The morning feed for the sheep starts whenever the sun rises, sometimes I think their routine reflects our routine. They literally only exit their sleeping quarters at approximately 8:00 a.m. How perfect for us! They understand the value of morning coffee!

TL Feb 1

They wait for us to open their fence, we do lock them up as we are surrounded by neighbourhood dogs, plus coyotes. Once we release them, they are off for their breakfast of mixed grains, lentils and chickpeas. Sheep by nature are followers and they love routine.

TL Feb 2

Maverick our future guard dog is much to young to protect his herd, but he definitely thinks he is part of the group!

TL Feb 3

The hay bale gets placed in a pen, we hand fork it to the edge, the sheep then eat the hay through the page wire, this system works great for keeping their feed clean and leaves very little waste.
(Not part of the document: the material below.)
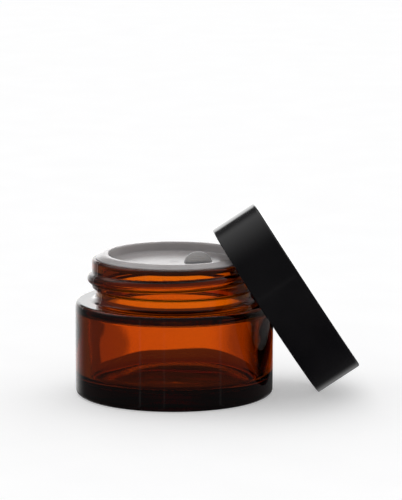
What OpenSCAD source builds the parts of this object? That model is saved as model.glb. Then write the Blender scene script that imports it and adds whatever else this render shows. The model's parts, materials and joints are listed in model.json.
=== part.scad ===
// Wide-mouth cosmetic cream jar: a thick glass jar with a flat shoulder and a threaded
// neck, a moulded disc with a pull tab pressed into its mouth, and a smooth screw cap
// with a two-layer liner. The jar stands on z = 0 with its axis on Z. The cap is off:
// it stands on the lowest edge of its rim and leans on the disc, open side to the jar.

/* [Jar body] */
// Outside diameter of the glass body
body_d = 60; // [58:0.5:62]
// Height of the flat shoulder above the table
shoulder_h = 28.6; // [27:0.1:29]
// Thickness of the side wall
side_wall = 3.6; // [3:0.1:4]
// Thickness of the bottom at its rim
bottom_t = 4.2; // [4:0.1:6]
// Radius of the outside bottom corner
heel_r = 1.6; // [1:0.1:2.5]
// Radius of the outside shoulder corner
shoulder_r = 1.3; // [0.8:0.1:2]
// Height of the push-up under the bottom
punt_h = 1.1; // [0.6:0.1:1.5]

/* [Neck] */
// Height of the lip above the table
jar_h = 41.6; // [41:0.1:42.5]
// Outside diameter of the band under the lip
neck_d = 50; // [49.8:0.1:50.2]
// Outside diameter of the groove below the band
neck_root_d = 47.4; // [47:0.1:48.4]
// Fillet between the shoulder and the neck
foot_r = 1.8; // [1:0.1:2.2]
// Height of the band from its lower edge to the lip
band_h = 8.7; // [8.3:0.1:9]
// Bore of the mouth
mouth_d = 44; // [43.6:0.1:44.4]

/* [Thread] */
// Outside diameter over the neck's thread
thread_d = 52.8; // [52.2:0.1:53]
// Rise of the thread in a full turn
thread_pitch = 5.08; // [4.8:0.02:5.2]
// Angle that the thread covers
thread_sweep = 330; // [270:5:340]
// Height of the ridge's foot, measured along the axis
thread_w = 3.6; // [3:0.1:3.8]

/* [Sealing disc] */
// Outside diameter of the flange
flange_d = 47.5; // [47:0.1:47.8]
// Thickness of the flange
flange_t = 1.25; // [1:0.05:1.4]
// Diameter of the dish inside the flange
dish_d = 39.8; // [39:0.1:41]
// Depth of the dish below the flange's crown
dish_depth = 2.6; // [2.2:0.1:3]
// Thickness of the dish's floor
dish_floor_t = 0.6; // [0.5:0.05:0.9]

/* [Pull tab] */
// Radius of the half-round tab
tab_r = 4.2; // [3.8:0.1:4.5]
// Thickness of the tab
tab_t = 0.8; // [0.6:0.1:1]

/* [Cap] */
// Outside diameter of the cap
cap_d = 59; // [58.8:0.1:59.4]
// Height of the cap
cap_h = 15.1; // [14.8:0.1:15.6]
// Bore of the cap between its threads
cap_bore_d = 53.6; // [53.5:0.1:54]
// Diameter inside the cap's thread ridges
cap_crest_d = 50.8; // [50.6:0.1:51]
// Thickness of the cap's top
cap_top_t = 1.9; // [1.6:0.1:2.2]
// Tilt of the cap's rim from level
lean_angle = 57; // [56.5:0.1:57.5]
// Distance from the jar's axis to the point where the rim stands
lean_x = 43.8; // [43.75:0.05:44.6]

/* [Liner] */
// Diameter of the liner
liner_d = 52; // [51:0.1:52.6]
// Thickness of the foam core
liner_core_t = 1; // [0.8:0.1:1.2]
// Thickness of the facing film
liner_facing_t = 0.15; // [0.1:0.05:0.2]

/* [Hidden] */
$fn = 96;

body_r = body_d / 2;
cavity_r = body_r - side_wall;
mouth_r = mouth_d / 2;
neck_r = neck_d / 2;
neck_root_r = neck_root_d / 2;
ceiling_tilt = 16;                 // the underside of the shoulder rises this much to the neck
wall_top_z = shoulder_h - 3.8;     // where the cavity's wall starts to bend inwards
bearing_r = 21.5;                  // inner edge of the ring that the jar stands on
floor_sag = 0.9;                   // the cavity's floor is this much lower in the middle
cavity_low_r = 3.6;                // rounding between the cavity's wall and floor
cavity_high_r = 1.2;               // rounding between the cavity's wall and ceiling
throat_r = 1.2;                    // rounding where the ceiling meets the mouth's bore
groove_slope = 0.7;                // height of the slope from the neck's groove out to the band
lip_out_r = 1;                     // rounding of the lip's outer edge
lip_in_r = 0.6;                    // rounding of the lip's inner edge

thread_low_z = 34.66;              // middle of the ridge at its lower end
thread_angle = 110;                // where the ridge starts
thread_step = 6;                   // angle between two sections of a ridge
thread_fade = 20;                  // angle in which a ridge rises to its full height
ridge_sides = 8;                   // points round a ridge's section
ridge_root = 0.5;                  // how deep a ridge's foot lies inside the wall
ridge_end = 0.3;                   // part of that depth at which a ridge fades out
cap_thread_low = 2.9;              // middle of the cap's ridge above the rim
cap_thread_sweep = 320;
cap_thread_angle = 200;

flange_r = flange_d / 2;
flange_top = jar_h + flange_t;
flange_edge_t = 0.45;              // thickness of the flange at its outer edge
flange_edge_r = 0.22;
crown_in_r = 0.9;                  // rounding from the flange's crown down into the dish
dish_r = dish_d / 2;
dish_z = flange_top - dish_depth;
dish_draft = 0.6;                  // the dish's wall leans in by this much
dish_low_r = 0.4;                  // rounding between the dish's wall and floor
flange_bevel = 0.1;                // under the flange's outer edge
crown_r = dish_r + crown_in_r;     // where the flange is highest
plug_r = mouth_r - 0.05;           // running gap in the mouth
plug_z = dish_z - dish_floor_t;    // the plug's flat underside
plug_lead = 0.5;                   // chamfer that guides the plug into the mouth

tab_x = 6.8;
tab_y = -6.3;
tab_root_r = 0.45;
tab_root_inset = 0.35;             // the root stops short of the tab's corners by this much
tab_gap = 0.05;                    // daylight between the tab's root and the dish

cap_r = cap_d / 2;
cap_bore_r = cap_bore_d / 2;
cap_crest_r = cap_crest_d / 2;
cap_mouth_r = cap_bore_r + 0.4;    // chamfered way in to the cap
rim_edge_r = 0.3;
top_edge_r = 0.8;
// A rounded rim edge stands this much lower than a sharp one would
rim_drop = rim_edge_r * (sin(lean_angle) + cos(lean_angle) - 1);
liner_r = liner_d / 2;
liner_gap = 0.02;                  // between the liner and the cap's top
liner_core_z = cap_h - cap_top_t - liner_gap - liner_core_t;
liner_facing_z = liner_core_z - liner_facing_t;

glass = [0.62, 0.27, 0.04, 0.75];
disc_white = [0.86, 0.85, 0.84];
cap_black = [0.07, 0.07, 0.08];
foam_white = [0.93, 0.93, 0.92];
film_white = [0.80, 0.82, 0.84];

// Points on a circular arc, from angle a0 to angle a1
function arc(x, y, r, a0, a1, n = 7) =
    [for (i = [0:n]) let (a = a0 + (a1 - a0) * i / n) [x + r * cos(a), y + r * sin(a)]];

// Points on a shallow parabola, rise above base at the axis and level with it at radius r
function dome(r, base, rise, n = 5) =
    [for (i = [0:n]) let (x = r * i / n) [x, base + rise * (1 - pow(x / r, 2))]];

function reversed(list) = [for (i = [len(list) - 1:-1:0]) list[i]];

// How far a ridge stands up, from 0 at both ends to 1, at part t of its sweep
function ridge_height(t, sweep) = min(1, t * sweep / thread_fade, (1 - t) * sweep / thread_fade);

// The ridge's half-round section: how far out, and how far up or down, as parts of its full size
RIDGE = [for (i = [0:ridge_sides - 1]) let (a = 180 * i / (ridge_sides - 1)) [sin(a), -cos(a)]];

// A helical ridge on a wall. It rises by the thread's pitch and fades out at both ends.
// buried is the radius of its foot inside the wall, crest that of its top.
module thread_ridge(wall, buried, crest, low_z, sweep, angle) {
    steps = ceil(sweep / thread_step);
    hidden = wall + (buried - wall) * ridge_end;
    points = [
        for (i = [0:steps])
            let (t = i / steps, a = angle + sweep * t, z = low_z + thread_pitch * sweep * t / 360)
            let (top = hidden + (crest - hidden) * ridge_height(t, sweep))
            for (p = RIDGE)
                let (r = buried + (top - buried) * p[0])
                [r * cos(a), r * sin(a), z + p[1] * thread_w / 2]
    ];
    skin = [
        for (i = [0:steps - 1], j = [0:ridge_sides - 1])
            let (k = (j + 1) % ridge_sides, a = i * ridge_sides, b = a + ridge_sides)
            for (triangle = [[a + j, a + k, b + k], [a + j, b + k, b + j]])
                triangle
    ];
    first = [for (j = [ridge_sides - 1:-1:0]) j];
    last = [for (j = [0:ridge_sides - 1]) steps * ridge_sides + j];
    faces = concat([first], skin, [last]);
    polyhedron(points, crest > wall ? faces : [for (f = faces) reversed(f)]);
}

// Places what is drawn about the cap's own axis, rim at z = 0, where the cap leans
module in_cap() {
    translate([lean_x - cap_r * cos(lean_angle), 0, cap_r * sin(lean_angle) - rim_drop])
        rotate([0, lean_angle, 0])
            children();
}

module glass_jar() {
    band_z = jar_h - band_h;
    // Height of the throat's arc, from the sloping ceiling between the two roundings
    bends = throat_r + cavity_high_r;
    throat_z = wall_top_z + bends / cos(ceiling_tilt)
        + (cavity_r - mouth_r - bends) * tan(ceiling_tilt);
    outside = concat(
        dome(bearing_r, 0, punt_h),
        arc(body_r - heel_r, heel_r, heel_r, -90, 0),
        arc(body_r - shoulder_r, shoulder_h - shoulder_r, shoulder_r, 0, 90),
        arc(neck_root_r + foot_r, shoulder_h + foot_r, foot_r, -90, -180),
        [[neck_root_r, band_z - groove_slope], [neck_r, band_z]],
        arc(neck_r - lip_out_r, jar_h - lip_out_r, lip_out_r, 0, 90)
    );
    inside = concat(
        arc(mouth_r + lip_in_r, jar_h - lip_in_r, lip_in_r, 90, 180),
        arc(mouth_r + throat_r, throat_z, throat_r, 180, 270 - ceiling_tilt),
        arc(cavity_r - cavity_high_r, wall_top_z, cavity_high_r, 90 - ceiling_tilt, 0),
        arc(cavity_r - cavity_low_r, bottom_t + cavity_low_r, cavity_low_r, 0, -90),
        reversed([for (p = dome(cavity_r - cavity_low_r, bottom_t, -floor_sag)) if (p[1] < bottom_t) p])
    );
    color(glass) union() {
        rotate_extrude() polygon(concat(outside, inside));
        thread_ridge(neck_r, neck_r - ridge_root, thread_d / 2, thread_low_z, thread_sweep,
            thread_angle);
    }
}

module sealing_disc() {
    edge_z = jar_h + flange_edge_t;
    rim = flange_r - flange_edge_r - crown_r;
    crown = [for (p = dome(rim, edge_z, flange_top - edge_z)) [crown_r + p[0], p[1]]];
    profile = concat(
        [
            [0, plug_z],
            [plug_r - plug_lead, plug_z],
            [plug_r, plug_z + plug_lead * 2],
            [plug_r, jar_h],
            [flange_r - flange_bevel, jar_h]
        ],
        arc(flange_r - flange_edge_r, edge_z - flange_edge_r, flange_edge_r, 0, 80, 5),
        reversed(crown),
        arc(crown_r, flange_top - crown_in_r, crown_in_r, 100, 170, 5),
        arc(dish_r - dish_draft - dish_low_r, dish_z + dish_low_r, dish_low_r, -10, -90, 5),
        [[0, dish_z]]
    );
    color(disc_white) rotate_extrude() polygon(profile);
}

module pull_tab() {
    color(disc_white)
        translate([tab_x, tab_y, dish_z + tab_root_r + tab_gap])
            union() {
                rotate([90, 0, 0])
                    linear_extrude(tab_t, center = true)
                        intersection() {
                            circle(tab_r);
                            translate([-tab_r, 0]) square([tab_r * 2, tab_r]);
                        }
                rotate([0, 90, 0])
                    cylinder(h = 2 * (tab_r - tab_root_inset), r = tab_root_r, center = true);
            }
}

module screw_cap() {
    profile = concat(
        [[cap_mouth_r, 0]],
        arc(cap_r - rim_edge_r, rim_edge_r, rim_edge_r, -90, 0, 5),
        arc(cap_r - top_edge_r, cap_h - top_edge_r, top_edge_r, 0, 90),
        [
            [0, cap_h],
            [0, cap_h - cap_top_t],
            [cap_bore_r, cap_h - cap_top_t],
            [cap_bore_r, cap_mouth_r - cap_bore_r]
        ]
    );
    color(cap_black) in_cap() union() {
        rotate_extrude() polygon(profile);
        thread_ridge(cap_bore_r, cap_bore_r + ridge_root, cap_crest_r, cap_thread_low,
            cap_thread_sweep, cap_thread_angle);
    }
}

module liner_core() {
    color(foam_white) in_cap() translate([0, 0, liner_core_z]) cylinder(h = liner_core_t, r = liner_r);
}

module liner_facing() {
    color(film_white) in_cap() translate([0, 0, liner_facing_z]) cylinder(h = liner_facing_t, r = liner_r);
}

glass_jar();
sealing_disc();
pull_tab();
screw_cap();
liner_core();
liner_facing();
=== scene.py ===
"""Visual model of a cosmetic cream jar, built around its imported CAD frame.

An amber glass jar with a moulded sealing disc and pull tab in its mouth, and a black screw cap
that leans on it. Each piece is a fine turned or moulded mesh in place of its CAD node. Lengths in
the outlines are millimetres; mm() turns them into the frame's metres.
"""
import json
import math

import bmesh
import bpy
import numpy as np
from mathutils import Matrix, Vector


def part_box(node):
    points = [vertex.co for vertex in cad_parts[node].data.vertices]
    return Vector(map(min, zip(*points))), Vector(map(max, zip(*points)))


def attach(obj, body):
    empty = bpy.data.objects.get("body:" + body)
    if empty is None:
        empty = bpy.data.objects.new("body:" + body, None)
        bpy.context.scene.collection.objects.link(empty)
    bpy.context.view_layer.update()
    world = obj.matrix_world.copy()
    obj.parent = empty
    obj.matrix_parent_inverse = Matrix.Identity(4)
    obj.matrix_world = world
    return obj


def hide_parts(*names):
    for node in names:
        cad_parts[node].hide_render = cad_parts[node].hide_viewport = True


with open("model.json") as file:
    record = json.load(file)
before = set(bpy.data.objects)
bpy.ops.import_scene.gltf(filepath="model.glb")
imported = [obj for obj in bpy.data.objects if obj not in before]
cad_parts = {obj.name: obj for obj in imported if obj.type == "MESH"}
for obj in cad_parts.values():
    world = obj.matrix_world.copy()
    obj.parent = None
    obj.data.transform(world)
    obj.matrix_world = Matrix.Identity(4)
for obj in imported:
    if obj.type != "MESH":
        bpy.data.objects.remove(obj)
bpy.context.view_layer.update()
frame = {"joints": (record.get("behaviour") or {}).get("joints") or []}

TURN = 2 * math.pi


def mm(length):
    """Millimetres to metres."""
    return length * 0.001


def mm_vector(x, y, z):
    """A point in the frame's metres from millimetres."""
    return Vector((mm(x), mm(y), mm(z)))


def frame_mm(value):
    """Metres from the frame to millimetres, rounded to a hundredth."""
    return round(value * 1000, 2)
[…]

It is a win/win!

Sheep are creatures of habit, they love routine and in winter they always travel in single file. They are easily trained and are highly motivated by grain.

TL Feb 5

Now for the animals that are near and dear to my heart, in the country during the winter we call them hay burners. Cody and Shadow are our quarter horses and their short sidekick Turbo the pony and Maria the miniature donkey.